Vacationing in Laguna Beach with her family from Fredericksburg, Va., Catherine Squilliante delighted a surprised crowd as she out maneuvered more experienced riders in flat conditions at Aliso Beach on Sunday.

 

In her first event as a pro, the 14-year-old  went on to capture the top prize in the women’s division at the 35th annual World Championship of Skimboarding.

 

On a day filled with firsts, Sam, the younger of two skimming Stinnetts from South Laguna, won his first WCS in four tries. His brother Jake took second. “It’s a dream come true. It’s the best thing that could possibly happen,” said Sam.

 

Conditions were flat but the weather was perfect for Sunday's finals at the 35th annual WCS at Aliso Beach in South Laguna. Photo by Robert Campbell.

Teddy Vlasis (third) and WCS rookie Blair Conklin (fourth) made it an all-SoLag final. Coming in, none of the final four had ever won the sport’s highest profile contest in its acknowledged birthplace. “What more could you ask for?” asked Trigg Garner, general manager of Victoria Skimboards, the event’s promoter and main sponsor.

 

“I’m so stoked he got first place,” said Vlasis.

 

The youngest competitor at 4, Tosh Johnson finished third in the 8 and under division. Photo by Robert Campbell.

 

With the win, Stinnett moved from third to second in the United Skim Tour standings, only four points behind 14-time world champion Bill Bryan, who finished seventh. “The way Sammy was performing and has been performing at the end of last year and coming into this year, you just had to wonder when he was going to make it to the top,” said Garner.

 In local skim circles, Stinnett’s rise to prominence was anticipated since he won his first pro event, Newport Beach’s 2009 Oktoberfest, at 17. But few could have seen Squilliante’s victory coming other than local pro Morgan Just, a Victoria-sponsored rider and 2010 WCS winner.

 

Just worked with Squilliante recently on the east coast, where there are no women’s pro events. He convinced WCS officials to let her compete in the pro division, despite her lack of pro experience, and recommended that Victoria sign her to a pro contract. “We had a little heads up that she was quite a rider and something to watch,” said Garner, who nevertheless chose to wait out the contest before negotiating.

 

Catherine Squilliante, 14, of Virginia, takes the women's top prize.

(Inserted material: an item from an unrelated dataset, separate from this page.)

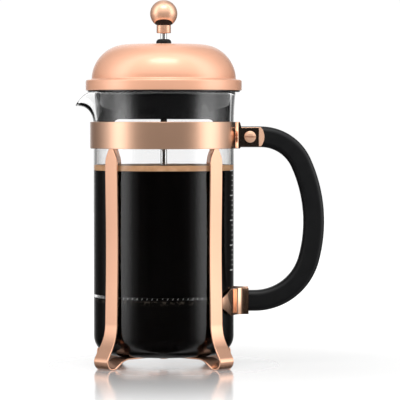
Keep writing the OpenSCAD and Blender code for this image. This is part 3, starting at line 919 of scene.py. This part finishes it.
bushing_low, bushing_high = span("stem_bushing")
rod_low, rod_high = span("rod")
rod_r = rod_high[0]
BORE = rod_r + 0.06
head_r = bushing_high[0]
head_z = dome_z + 0.05
mount(turned("stem_bush", rounded([
    (BORE, bushing_low[2], 0.2), (STEM_R, bushing_low[2], 0.3), (STEM_R, head_z, 0),
    (head_r, head_z, 0.25), (head_r - 0.25, bushing_high[2], 2.4),
    (BORE, bushing_high[2], 0.5)], 8, closed=True), BUSH_PLASTIC, 96),
    "stem", "black_plastic", "stem_bushing")

# ---------------------------------------------------------------- plunger and knob

mount(turned("plunger_rod", rounded([
    (0.0, rod_low[2], 0), (rod_r, rod_low[2], 0.5), (rod_r, rod_high[2], 0.4),
    (0.0, rod_high[2], 0)], 4), STEEL, 64), "plunger", "steel", "rod")

ball_low, ball_high = span("knob_ball")
insert_low, insert_high = span("knob_insert")
ferrule_low, ferrule_high = span("knob_ferrule")
ball_r = ball_high[0]
ball_z = ball_high[2] - ball_r
cut_z = ball_low[2]
insert_r = insert_high[0]
ferrule_r = ferrule_high[0]
ARCH_DEPTH, SIDE_DEPTH = 4.2, ball_z - cut_z    # below the ball's centre, front and side
ARCH_POWER = 2.2
POCKET_R, POCKET_TOP = 4.0, -2.9
PLUG_R, PLUG_EDGE, PLUG_TOP = 3.6, -3.2, -3.4


def knob_pieces():
    """The ball and the bush under it, whose edge arches up at the front and the back."""
    count = 216
    low = insert_low[2] - ball_z
    foot = math.acos(-SIDE_DEPTH / ball_r)
    ball, bush = [], []
    for k in range(count):
        phi = 2 * math.pi * k / count
        c, s = math.cos(phi), math.sin(phi)
        depth = ARCH_DEPTH + (SIDE_DEPTH - ARCH_DEPTH) * abs(c) ** ARCH_POWER
        cut = math.acos(-depth / ball_r)
        line = [(ball_r * math.sin(a), ball_r * math.cos(a))
                for a in np.linspace(0, cut - 0.025, 48)]
        edge = (ball_r * math.sin(cut), -depth)
        line += [(edge[0] * 0.985, edge[1] * 0.985), (edge[0] * 0.93, edge[1] * 0.93),
                 (POCKET_R, POCKET_TOP), (0.0, POCKET_TOP)]
        plug = [(BORE, low), (ferrule_r - 0.2, low), (ferrule_r, low + 0.15),
                (insert_r, -SIDE_DEPTH - 0.12)]
        plug += [((ball_r - 0.05) * math.sin(a), (ball_r - 0.05) * math.cos(a))
                 for a in np.linspace(foot, cut + 0.02, 12)]
        plug += [(edge[0] * 0.94, edge[1] * 0.94), (PLUG_R, PLUG_EDGE), (BORE, PLUG_TOP)]
        ball.append([(r * c, r * s, ball_z + z) for r, z in line])
        bush.append([(r * c, r * s, ball_z + z) for r, z in plug])
    return (piece("knob", *skin(ball, wrap=True), KNOB_COPPER),
            piece("knob_bush", *skin(bush, wrap=True), BUSH_PLASTIC))


knob, knob_bush = knob_pieces()
mount(knob, "knob", "polished_copper", "knob_ball")
mount(knob_bush, "knob", "black_plastic", "knob_insert")
mount(turned("knob_collar", rounded([
    (BORE, ferrule_low[2], 0.2), (ferrule_r, ferrule_low[2], 0.35),
    (ferrule_r, ferrule_high[2], 0.3), (BORE, ferrule_high[2], 0.2)],
    5, closed=True), KNOB_COPPER, 96), "knob", "polished_copper", "knob_ferrule")

# ---------------------------------------------------------------- filter

mesh_low, mesh_high = span("mesh_screen")
spring_tube = (spring_high[2] - spring_low[2]) / 2
spring_ring = spring_high[0] - spring_tube
WIRE = 0.42
RIM_WIRE = 0.28


def spring_piece():
    """The seal round the filter: a coil of wire bent into a ring."""
    turns, per_turn = 83, 14
    total = turns * per_turn
    coil_r = spring_tube - WIRE
    coil = []
    for k in range(total):
        a = 2 * math.pi * k / total
        b = 2 * math.pi * k / per_turn
        r = spring_ring + coil_r * math.cos(b)
        coil.append((r * math.cos(a), r * math.sin(a), spring_z + coil_r * math.sin(b)))
    return piece("coil_spring", *tube(coil, WIRE, 7, wrap=True), SPRING_STEEL, sharp=80)


def woven_piece():
    """The woven wire screen, bound at its edge."""
    middle = (mesh_low[2] + mesh_high[2]) / 2
    radius = mesh_high[0] - 0.35
    pitch, wire, wave = 2.0, 0.13, 0.14
    wires = []
    lines = int(radius / pitch)
    for turn in (0, 1):
        for i in range(-lines, lines + 1):
            off = i * pitch
            reach = math.sqrt(radius ** 2 - off ** 2)
            count = max(2, int(2 * reach / (pitch / 2)))
            run = np.linspace(-reach, reach, count)
            lift = wave * np.cos(math.pi * run / pitch) * (-1) ** (i + turn)
            if turn:
                points = np.stack([np.full(count, off), run, middle + lift], axis=1)
            else:
                points = np.stack([run, np.full(count, off), middle + lift], axis=1)
            wires.append(tube(points, wire, 4))
    rim = [(radius * math.cos(a), radius * math.sin(a), middle)
           for a in np.linspace(0, 2 * math.pi, 121)[:-1]]
    wires.append(tube(rim, RIM_WIRE, 8, wrap=True))
    return piece("woven_screen", *joined(wires), STEEL_SHEET, sharp=80)


mount(spring_piece(), "filter", "steel", "edge_spring")
mount(woven_piece(), "filter", "steel", "mesh_screen")

# CAD nodes whose shape is right keep their mesh and take a finished material
for node, look in (("base_rivet", LEG_COPPER), ("spill_guard", GUARD_PLASTIC),
                   ("bushing_nut", GUARD_PLASTIC), ("rod_collar", STEEL),
                   ("spring_plate", STEEL_SHEET), ("cross_plate", STEEL_SHEET),
                   ("hub_nut", STEEL)):
    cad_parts[node].material_slots[0].material = look


# ---------------------------------------------------------------- floor, light, camera


def floor():
    """A white table that mirrors the object at a low angle, less and less away from it."""
    half, near = 3.0, -0.5
    mesh = bpy.data.meshes.new("table")
    mesh.from_pydata([(-half, near, 0), (half, near, 0), (half, half, 0), (-half, half, 0)],
                     [], [(0, 1, 2, 3)])
    made = bpy.data.objects.new("table", mesh)
    bpy.context.scene.collection.objects.link(made)
    look, t = material("white_table")
    distance = t.add("ShaderNodeVectorMath", operation="LENGTH")
    t.links.new(t.place(), distance.inputs[0])
    mirror = t.calc("MULTIPLY", t.step(distance.outputs["Value"], 0.06, 0.42, 0.74, 0.0),
                    t.step(t.facing(), 0.72, 0.88, 0.12, 1.0))
    white = t.add("ShaderNodeBsdfDiffuse")
    white.inputs["Color"].default_value = rgb(0.92, 0.92, 0.92)
    gloss = t.add("ShaderNodeBsdfGlossy")
    gloss.inputs["Color"].default_value = rgb(1, 1, 1)
    gloss.inputs["Roughness"].default_value = 0.12
    mix = t.add("ShaderNodeMixShader")
    t.feed(mix.inputs[0], mirror)
    t.links.new(white.outputs[0], mix.inputs[1])
    t.links.new(gloss.outputs[0], mix.inputs[2])
    output = t.add("ShaderNodeOutputMaterial")
    t.links.new(mix.outputs[0], output.inputs["Surface"])
    mesh.materials.append(look)
    made.visible_glossy = False


def softbox():
    """A wide soft box above the camera's side, turned to the object's middle."""
    width, height, radiance = 0.85, 0.34, 6.4
    data = bpy.data.lights.new("softbox_top", "AREA")
    data.shape = "RECTANGLE"
    data.size = width
    data.size_y = height
    data.energy = radiance * math.pi * width * height
    made = bpy.data.objects.new("softbox_top", data)
    made.location = (0.0, -0.68, 1.4)
    made.rotation_mode = "QUATERNION"
    made.rotation_quaternion = Vector((0.0, -0.68, 1.28)).to_track_quat("Z", "Y")
    made.visible_camera = False
    bpy.context.scene.collection.objects.link(made)


# how bright the walls of the studio are in reflections, by the angle from the camera's side
BANKS = ((0, .005), (32, .010), (44, .05), (54, .25), (65, .80), (79, .90), (90, .47),
         (99, .22), (110, .12), (122, .03), (140, .03), (152, .08), (162, .24), (180, .38))
BANK_STRENGTH = 2.7
WHITE = 1.02      # for everything that isn't a mirror reflection
FILL = 0.25       # more, for diffuse surfaces
DEGREES = 180 / math.pi


def studio():
    """A white room. Mirror reflections see dark walls with a bright bank on each side."""
    world = bpy.data.worlds.new("studio")
    bpy.context.scene.world = world
    t = Tree(world)
    direction = t.add("ShaderNodeSeparateXYZ")
    t.links.new(t.add("ShaderNodeTexCoord").outputs["Generated"], direction.inputs[0])
    x, y, z = (direction.outputs[k] for k in "XYZ")
    turn = t.calc("ABSOLUTE", t.calc("ARCTAN2", x, t.calc("MULTIPLY", y, -1.0)))
    turn = t.calc("MULTIPLY", turn, DEGREES)
    rise = t.calc("MULTIPLY", t.calc("ARCSINE", z), DEGREES)
    # the right-hand bank reaches a little further round than the left-hand one
    right = t.calc("MULTIPLY", t.calc("GREATER_THAN", x, 0.0), t.step(turn, 70, 95, 0.0, 6.0))
    ramp = t.add("ShaderNodeValToRGB")
    ramp.color_ramp.interpolation = "CARDINAL"
    ramp.color_ramp.elements[0].position = 0.0
    ramp.color_ramp.elements[1].position = 1.0
    for angle, _ in BANKS[1:-1]:
        ramp.color_ramp.elements.new(angle / 180)
    for element, (_, level) in zip(ramp.color_ramp.elements, BANKS):
        element.color = rgb(level, level, level)
    t.feed(ramp.inputs[0], t.calc("DIVIDE", t.calc("SUBTRACT", turn, right), 180.0))
    around = t.calc("MULTIPLY", ramp.outputs[0], BANK_STRENGTH)
    # white overhead, dimmer behind the object, and darker banks below the horizon
    above = t.calc("MULTIPLY", t.step(rise, 6, 26, 0.0, 1.05), t.step(y, -0.3, 0.5, 1.0, 0.25))
    below = t.step(rise, -14, 4, 0.3, 1.0)
    studio_light = t.calc("MAXIMUM", t.calc("MULTIPLY", around, below), above)
    # rays that only pass through glass count as glossy, but have no glossy depth
    path = t.add("ShaderNodeLightPath")
    strength = t.add("ShaderNodeMix", data_type="FLOAT")
    mirrored = t.calc("GREATER_THAN", path.outputs["Glossy Depth"], 0.5)
    t.feed(strength.inputs[0], t.calc("MULTIPLY", path.outputs["Is Glossy Ray"], mirrored))
    t.feed(strength.inputs[2], t.calc("ADD", WHITE, t.calc(
        "MULTIPLY", path.outputs["Is Diffuse Ray"], FILL)))
    t.feed(strength.inputs[3], studio_light)
    background = t.add("ShaderNodeBackground")
    background.inputs["Color"].default_value = rgb(1, 1, 1)
    t.links.new(strength.outputs[0], background.inputs["Strength"])
    output = t.add("ShaderNodeOutputWorld")
    t.links.new(background.outputs[0], output.inputs["Surface"])


def camera():
    """A long lens level with the clamp band, looking very slightly down."""
    data = bpy.data.cameras.new("camera")
    data.lens = 235.5
    data.sensor_width = 36
    data.clip_start = 0.1
    data.clip_end = 60
    made = bpy.data.objects.new("camera", data)
    place = Vector((0.0, -1.8, 0.1684))
    target = Vector((0.02491, 0.0, 0.1134))
    made.location = place
    made.rotation_mode = "QUATERNION"
    made.rotation_quaternion = (target - place).to_track_quat("-Z", "Y")
    bpy.context.scene.collection.objects.link(made)
    bpy.context.scene.camera = made


floor()
softbox()
studio()
camera()
bpy.context.scene.view_settings.view_transform = "Standard"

Photo by Robert Campbell.

“She definitely showed us a lot of grit, guts and glory out there,” said Garner, who immediately began talks with Squilliante’s stepmother and lawyer Joni Davis, hoping to put the young phenom on a Victoria skimboard by week’s end.

 

Squilliante rode an Exile board to victory, though she prefers Victoria’s flatter and generally more expensive boards. Flatter boards create less resistance and are faster. Because of her slight build, Squilliante can’t generate as much thrust as heavier riders and can’t afford to sacrifice any speed over the water.

 

Building up enough forward momentum before a rider drops his or her board on the wet sand is crucial, especially in flat surf, as it was during the men’s finals. “Every guy out there has to ride those waves,” said Garner, indicating that the poor conditions didn’t favor anyone in particular. “The guy who was riding the best and most consistent throughout the day took the top honors.”

 

Morgan Just landing a big floater in his first heat on Saturday. Photo by Ted Reckas.

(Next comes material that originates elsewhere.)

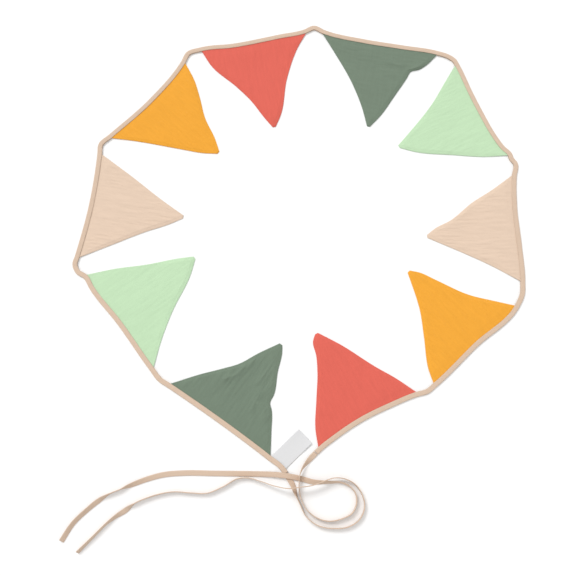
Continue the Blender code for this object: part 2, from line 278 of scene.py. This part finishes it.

The skim community in Laguna is tight and packed with history. The four men’s finalists, who live within blocks of each other and grew up together, skimming south Laguna breaks, spent the time between the morning semi-finals and afternoon finals kicking back at the Stinnett house. “Really like there was no pressure when I was going into it,” said Sam of the hours leading up to his victory. “It’s just like go and have fun.”

 “It’s not like other sports. Everyone, like, wants you to do your best,” said Squilliante, who once pitched for a boys’ little league team.

 

Fourteen-time Vic winner Bill Bryan always draws a crowd. Photo by Ted Reckas.

Squilliante exudes a confidence often lacking in young teens. Though the official results had not yet been made public, she sat munching on chicken fingers and fries and recounted her final wave. “I landed a 360 shuvit at the end with five seconds left,” she said.

 

Squilliante got her first glimpse of the sport on a family vacation to San Diego when she was 6. She studied some boys riding their primitive wooden boards before convincing her dad to buy her one. She jumped right in. Took her share of diggers. But never gave up.

 

Back home in Virginia, 200 miles from the nearest beach, “she really doesn’t have too much opportunity to skim,” said her father Bob.

 

Dave Armstrong-Morehead, left, and Paulo Prietto going head to head in their first heat.

At the girl’s insistence, the family vacations at a second home on the outer banks in North Carolina. Her father, who grew up near the water in Florida, stepmom, and siblings are happy to oblige.

 

With his daughter’s newfound success, Bob sees more Laguna vacations in his family’s future, especially in mid July. “I think we probably have no choice,” he said.

 

“I’ve always wanted to come to Laguna because this is, like, the place for skimboarding,” said Squilliante.